>> begin Provided information

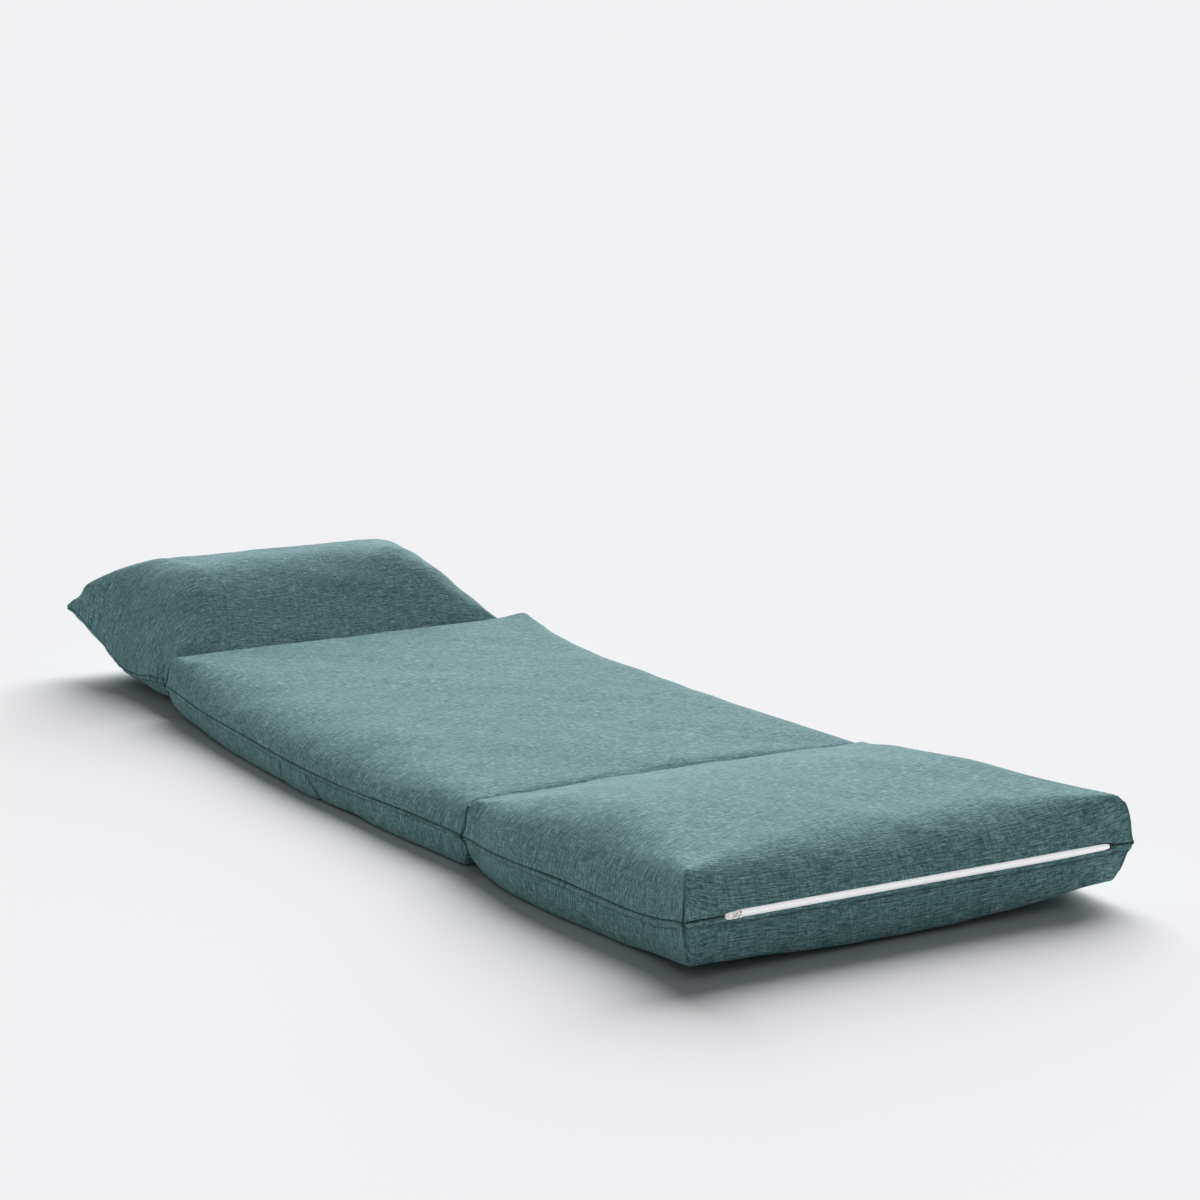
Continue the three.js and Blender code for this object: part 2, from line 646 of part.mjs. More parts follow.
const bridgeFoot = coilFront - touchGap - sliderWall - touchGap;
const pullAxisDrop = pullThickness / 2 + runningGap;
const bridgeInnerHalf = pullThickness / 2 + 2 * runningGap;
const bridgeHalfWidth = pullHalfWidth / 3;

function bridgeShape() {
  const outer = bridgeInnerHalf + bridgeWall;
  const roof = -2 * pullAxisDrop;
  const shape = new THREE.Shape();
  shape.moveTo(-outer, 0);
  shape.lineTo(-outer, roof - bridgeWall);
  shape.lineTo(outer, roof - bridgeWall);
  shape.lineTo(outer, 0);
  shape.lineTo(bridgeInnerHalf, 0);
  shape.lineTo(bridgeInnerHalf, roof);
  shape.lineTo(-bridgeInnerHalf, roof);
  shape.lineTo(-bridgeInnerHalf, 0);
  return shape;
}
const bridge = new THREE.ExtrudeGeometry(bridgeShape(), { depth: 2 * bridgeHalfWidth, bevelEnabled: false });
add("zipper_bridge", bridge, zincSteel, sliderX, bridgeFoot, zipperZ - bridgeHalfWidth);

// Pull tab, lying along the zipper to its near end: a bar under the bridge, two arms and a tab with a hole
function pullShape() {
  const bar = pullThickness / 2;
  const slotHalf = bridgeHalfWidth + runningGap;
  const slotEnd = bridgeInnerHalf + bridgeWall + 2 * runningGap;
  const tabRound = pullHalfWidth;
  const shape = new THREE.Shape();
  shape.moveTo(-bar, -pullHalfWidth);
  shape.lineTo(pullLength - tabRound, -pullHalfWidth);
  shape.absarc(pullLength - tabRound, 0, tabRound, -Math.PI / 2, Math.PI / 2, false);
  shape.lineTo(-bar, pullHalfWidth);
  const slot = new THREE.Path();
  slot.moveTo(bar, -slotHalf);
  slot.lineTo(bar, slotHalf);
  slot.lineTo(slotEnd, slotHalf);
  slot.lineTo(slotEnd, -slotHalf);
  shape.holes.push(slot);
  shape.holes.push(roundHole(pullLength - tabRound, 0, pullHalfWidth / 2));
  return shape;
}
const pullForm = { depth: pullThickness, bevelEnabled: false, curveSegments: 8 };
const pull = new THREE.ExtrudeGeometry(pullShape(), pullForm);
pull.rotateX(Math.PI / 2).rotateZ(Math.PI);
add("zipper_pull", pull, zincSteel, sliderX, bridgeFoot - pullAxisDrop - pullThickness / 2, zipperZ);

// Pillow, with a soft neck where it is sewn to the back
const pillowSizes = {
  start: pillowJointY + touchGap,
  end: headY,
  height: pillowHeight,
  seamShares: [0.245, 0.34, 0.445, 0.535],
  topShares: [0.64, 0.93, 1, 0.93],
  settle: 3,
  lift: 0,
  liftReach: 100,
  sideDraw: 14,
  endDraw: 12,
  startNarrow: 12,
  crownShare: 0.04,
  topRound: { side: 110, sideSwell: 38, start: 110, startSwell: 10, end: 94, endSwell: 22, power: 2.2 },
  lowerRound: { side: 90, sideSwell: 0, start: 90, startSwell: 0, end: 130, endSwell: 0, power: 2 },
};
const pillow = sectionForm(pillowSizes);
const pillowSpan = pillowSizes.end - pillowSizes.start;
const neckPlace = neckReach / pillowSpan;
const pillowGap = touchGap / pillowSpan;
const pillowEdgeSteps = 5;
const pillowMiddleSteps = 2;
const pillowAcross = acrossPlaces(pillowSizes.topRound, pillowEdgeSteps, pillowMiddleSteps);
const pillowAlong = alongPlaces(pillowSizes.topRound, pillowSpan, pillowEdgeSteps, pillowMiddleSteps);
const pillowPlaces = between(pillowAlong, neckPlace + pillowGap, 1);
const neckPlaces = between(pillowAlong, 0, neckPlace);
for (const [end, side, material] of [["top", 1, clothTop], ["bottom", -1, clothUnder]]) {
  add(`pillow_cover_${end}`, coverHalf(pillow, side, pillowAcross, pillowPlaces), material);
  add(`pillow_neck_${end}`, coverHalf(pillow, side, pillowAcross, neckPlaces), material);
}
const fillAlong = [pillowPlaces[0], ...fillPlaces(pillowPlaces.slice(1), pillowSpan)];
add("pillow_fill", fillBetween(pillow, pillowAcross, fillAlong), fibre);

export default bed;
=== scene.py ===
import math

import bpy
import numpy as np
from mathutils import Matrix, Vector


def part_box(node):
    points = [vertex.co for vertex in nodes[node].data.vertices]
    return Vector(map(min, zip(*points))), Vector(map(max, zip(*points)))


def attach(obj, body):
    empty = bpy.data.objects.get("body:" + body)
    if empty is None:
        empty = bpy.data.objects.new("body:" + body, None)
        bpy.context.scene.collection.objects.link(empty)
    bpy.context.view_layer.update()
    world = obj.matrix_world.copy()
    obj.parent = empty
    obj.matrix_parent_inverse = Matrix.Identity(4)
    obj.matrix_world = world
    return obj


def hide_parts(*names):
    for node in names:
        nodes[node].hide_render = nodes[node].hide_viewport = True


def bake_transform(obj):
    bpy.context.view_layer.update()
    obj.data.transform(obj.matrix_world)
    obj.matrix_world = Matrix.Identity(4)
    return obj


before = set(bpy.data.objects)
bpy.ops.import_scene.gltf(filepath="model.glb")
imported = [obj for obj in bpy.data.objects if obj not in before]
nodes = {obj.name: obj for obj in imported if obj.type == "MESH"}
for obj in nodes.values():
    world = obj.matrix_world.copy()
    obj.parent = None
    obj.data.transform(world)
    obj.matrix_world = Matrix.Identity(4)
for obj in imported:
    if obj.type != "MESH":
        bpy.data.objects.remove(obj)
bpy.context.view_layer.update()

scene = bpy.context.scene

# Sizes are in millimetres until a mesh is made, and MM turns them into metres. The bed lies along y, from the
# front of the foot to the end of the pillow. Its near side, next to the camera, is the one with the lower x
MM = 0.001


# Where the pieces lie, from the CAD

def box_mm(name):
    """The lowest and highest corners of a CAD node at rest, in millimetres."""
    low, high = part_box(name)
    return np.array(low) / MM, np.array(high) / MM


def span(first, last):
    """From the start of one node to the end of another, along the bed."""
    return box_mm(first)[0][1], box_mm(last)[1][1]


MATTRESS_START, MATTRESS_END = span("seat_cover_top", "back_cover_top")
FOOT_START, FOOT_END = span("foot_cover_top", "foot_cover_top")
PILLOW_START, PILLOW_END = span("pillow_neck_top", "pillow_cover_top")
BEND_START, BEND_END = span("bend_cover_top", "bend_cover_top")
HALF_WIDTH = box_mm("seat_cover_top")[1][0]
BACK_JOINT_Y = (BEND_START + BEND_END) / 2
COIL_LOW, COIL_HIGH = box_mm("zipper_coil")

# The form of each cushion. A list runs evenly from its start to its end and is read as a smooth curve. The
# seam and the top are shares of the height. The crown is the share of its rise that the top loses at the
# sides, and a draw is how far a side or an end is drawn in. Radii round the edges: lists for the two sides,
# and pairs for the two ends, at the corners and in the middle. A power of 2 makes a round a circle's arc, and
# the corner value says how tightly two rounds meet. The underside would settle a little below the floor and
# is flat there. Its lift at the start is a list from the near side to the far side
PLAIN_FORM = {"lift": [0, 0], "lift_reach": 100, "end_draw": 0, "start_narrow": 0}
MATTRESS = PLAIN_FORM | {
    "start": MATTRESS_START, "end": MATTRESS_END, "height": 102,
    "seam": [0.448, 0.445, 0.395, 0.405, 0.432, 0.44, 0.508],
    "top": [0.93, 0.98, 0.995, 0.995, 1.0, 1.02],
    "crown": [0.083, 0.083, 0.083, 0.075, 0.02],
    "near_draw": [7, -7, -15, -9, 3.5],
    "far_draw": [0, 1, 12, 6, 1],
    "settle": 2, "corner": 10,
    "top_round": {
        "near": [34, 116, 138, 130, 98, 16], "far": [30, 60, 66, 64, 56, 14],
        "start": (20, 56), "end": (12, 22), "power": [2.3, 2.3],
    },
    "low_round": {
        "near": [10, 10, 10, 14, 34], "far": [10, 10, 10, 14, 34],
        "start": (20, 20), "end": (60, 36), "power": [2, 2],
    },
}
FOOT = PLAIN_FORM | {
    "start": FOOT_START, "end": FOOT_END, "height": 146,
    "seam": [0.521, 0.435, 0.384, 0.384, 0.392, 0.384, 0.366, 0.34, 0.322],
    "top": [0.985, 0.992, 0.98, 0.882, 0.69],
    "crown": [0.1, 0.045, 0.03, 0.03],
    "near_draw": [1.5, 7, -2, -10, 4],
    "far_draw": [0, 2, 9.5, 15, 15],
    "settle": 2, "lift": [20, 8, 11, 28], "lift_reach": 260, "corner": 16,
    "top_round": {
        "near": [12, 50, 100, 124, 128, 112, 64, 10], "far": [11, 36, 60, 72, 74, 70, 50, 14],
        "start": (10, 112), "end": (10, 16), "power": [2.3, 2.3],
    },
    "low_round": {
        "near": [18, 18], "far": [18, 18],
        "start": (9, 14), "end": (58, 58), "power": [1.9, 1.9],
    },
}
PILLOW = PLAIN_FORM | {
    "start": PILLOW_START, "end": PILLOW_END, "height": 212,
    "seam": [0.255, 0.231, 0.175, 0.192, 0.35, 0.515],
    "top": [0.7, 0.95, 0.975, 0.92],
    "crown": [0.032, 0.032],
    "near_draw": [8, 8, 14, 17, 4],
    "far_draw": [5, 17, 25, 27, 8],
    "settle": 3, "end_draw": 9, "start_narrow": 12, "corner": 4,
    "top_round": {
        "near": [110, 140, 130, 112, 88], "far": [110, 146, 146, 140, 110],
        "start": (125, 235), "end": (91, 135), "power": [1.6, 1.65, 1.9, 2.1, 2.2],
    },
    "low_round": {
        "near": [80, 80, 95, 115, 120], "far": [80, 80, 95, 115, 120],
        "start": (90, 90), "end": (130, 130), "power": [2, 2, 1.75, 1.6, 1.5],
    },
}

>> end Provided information
>> begin Provided information

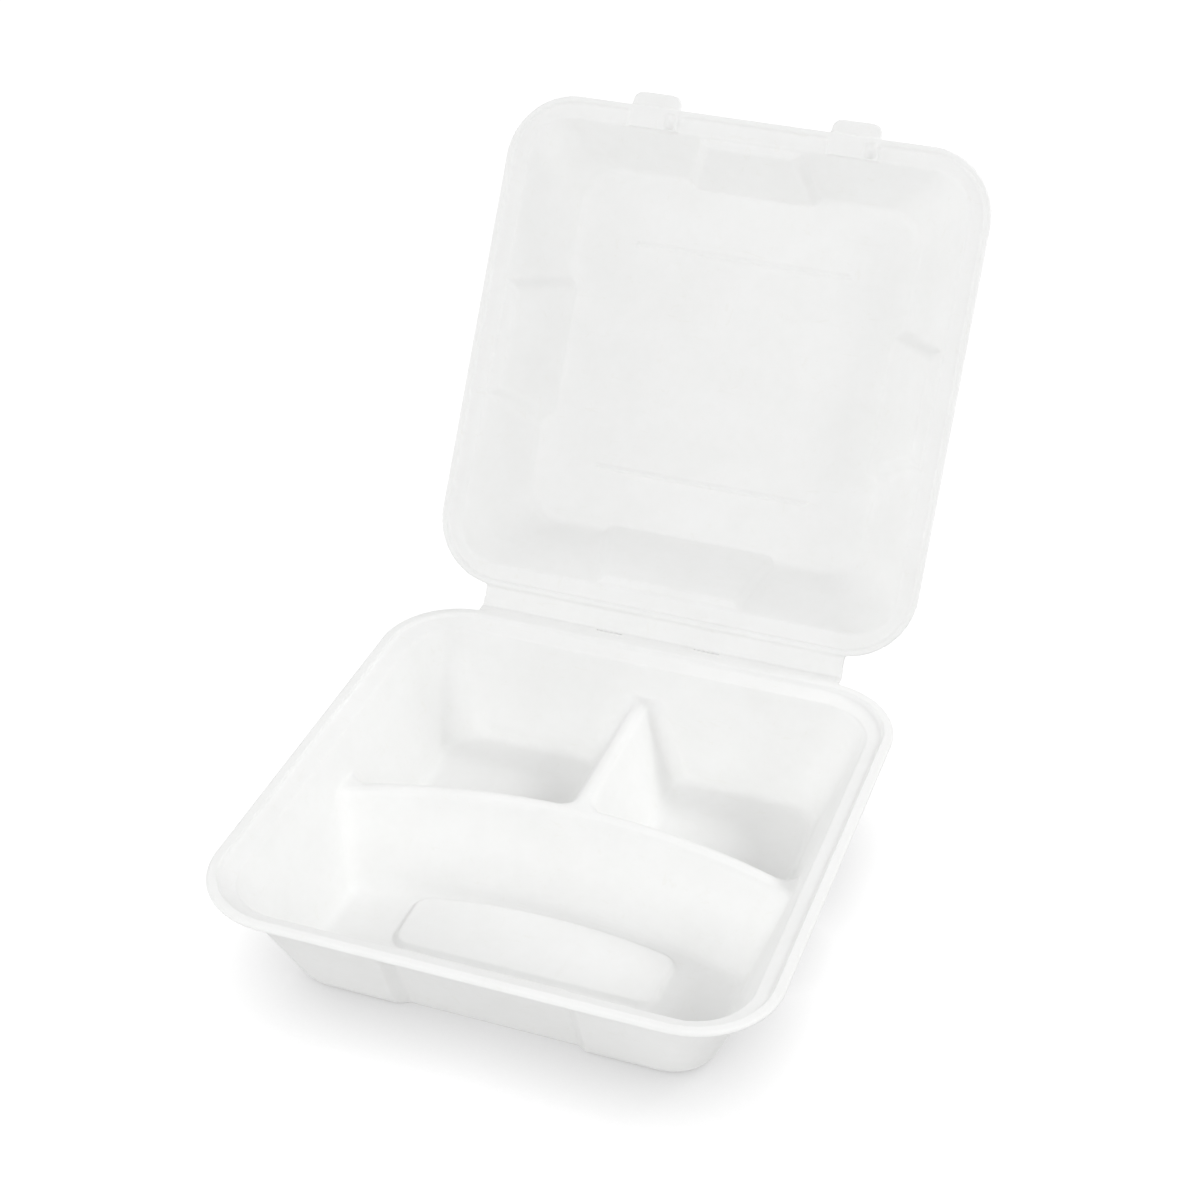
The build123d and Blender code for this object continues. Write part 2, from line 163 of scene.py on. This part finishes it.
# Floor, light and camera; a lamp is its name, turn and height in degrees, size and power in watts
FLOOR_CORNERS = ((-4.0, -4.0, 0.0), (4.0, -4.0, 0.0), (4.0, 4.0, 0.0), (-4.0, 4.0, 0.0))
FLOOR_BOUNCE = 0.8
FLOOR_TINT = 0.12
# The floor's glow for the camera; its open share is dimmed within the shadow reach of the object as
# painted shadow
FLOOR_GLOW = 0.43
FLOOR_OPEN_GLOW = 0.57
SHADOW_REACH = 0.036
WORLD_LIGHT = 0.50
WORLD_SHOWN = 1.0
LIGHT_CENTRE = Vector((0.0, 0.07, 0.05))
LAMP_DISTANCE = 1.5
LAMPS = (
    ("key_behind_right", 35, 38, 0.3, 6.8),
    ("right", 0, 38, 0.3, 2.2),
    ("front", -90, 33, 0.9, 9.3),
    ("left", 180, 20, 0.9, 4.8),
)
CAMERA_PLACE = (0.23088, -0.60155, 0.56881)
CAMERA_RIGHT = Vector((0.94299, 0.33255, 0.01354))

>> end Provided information
>> begin Provided information

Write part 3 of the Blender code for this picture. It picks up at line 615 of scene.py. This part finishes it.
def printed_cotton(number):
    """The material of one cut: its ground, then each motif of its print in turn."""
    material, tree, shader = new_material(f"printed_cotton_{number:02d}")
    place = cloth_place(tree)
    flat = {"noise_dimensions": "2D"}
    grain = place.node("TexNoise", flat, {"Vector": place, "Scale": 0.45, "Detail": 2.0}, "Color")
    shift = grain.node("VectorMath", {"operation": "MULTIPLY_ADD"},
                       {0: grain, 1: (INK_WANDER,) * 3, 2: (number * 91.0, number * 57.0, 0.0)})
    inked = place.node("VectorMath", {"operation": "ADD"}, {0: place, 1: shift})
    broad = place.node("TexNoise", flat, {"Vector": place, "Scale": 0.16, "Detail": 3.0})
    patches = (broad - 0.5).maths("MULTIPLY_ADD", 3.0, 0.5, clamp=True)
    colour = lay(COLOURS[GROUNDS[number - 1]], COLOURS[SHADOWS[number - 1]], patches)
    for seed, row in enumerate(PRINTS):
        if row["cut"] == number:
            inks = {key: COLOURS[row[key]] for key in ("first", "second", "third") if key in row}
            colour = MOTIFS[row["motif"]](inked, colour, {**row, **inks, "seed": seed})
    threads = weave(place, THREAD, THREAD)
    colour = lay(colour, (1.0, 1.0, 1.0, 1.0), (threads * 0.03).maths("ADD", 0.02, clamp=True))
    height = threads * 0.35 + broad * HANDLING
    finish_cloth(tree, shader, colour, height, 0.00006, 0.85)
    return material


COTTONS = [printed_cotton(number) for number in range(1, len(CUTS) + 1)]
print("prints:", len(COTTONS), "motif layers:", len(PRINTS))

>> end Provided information

◆ Objective: Give back exactly the lines running from the line that contains "pillowAcross, pillowPlaces), material);" through the line that contains "if empty is", and nothing outside them.

◆ In response:
  add(`pillow_cover_${end}`, coverHalf(pillow, side, pillowAcross, pillowPlaces), material);
  add(`pillow_neck_${end}`, coverHalf(pillow, side, pillowAcross, neckPlaces), material);
}
const fillAlong = [pillowPlaces[0], ...fillPlaces(pillowPlaces.slice(1), pillowSpan)];
add("pillow_fill", fillBetween(pillow, pillowAcross, fillAlong), fibre);

export default bed;
=== scene.py ===
import math

import bpy
import numpy as np
from mathutils import Matrix, Vector


def part_box(node):
    points = [vertex.co for vertex in nodes[node].data.vertices]
    return Vector(map(min, zip(*points))), Vector(map(max, zip(*points)))


def attach(obj, body):
    empty = bpy.data.objects.get("body:" + body)
    if empty is None:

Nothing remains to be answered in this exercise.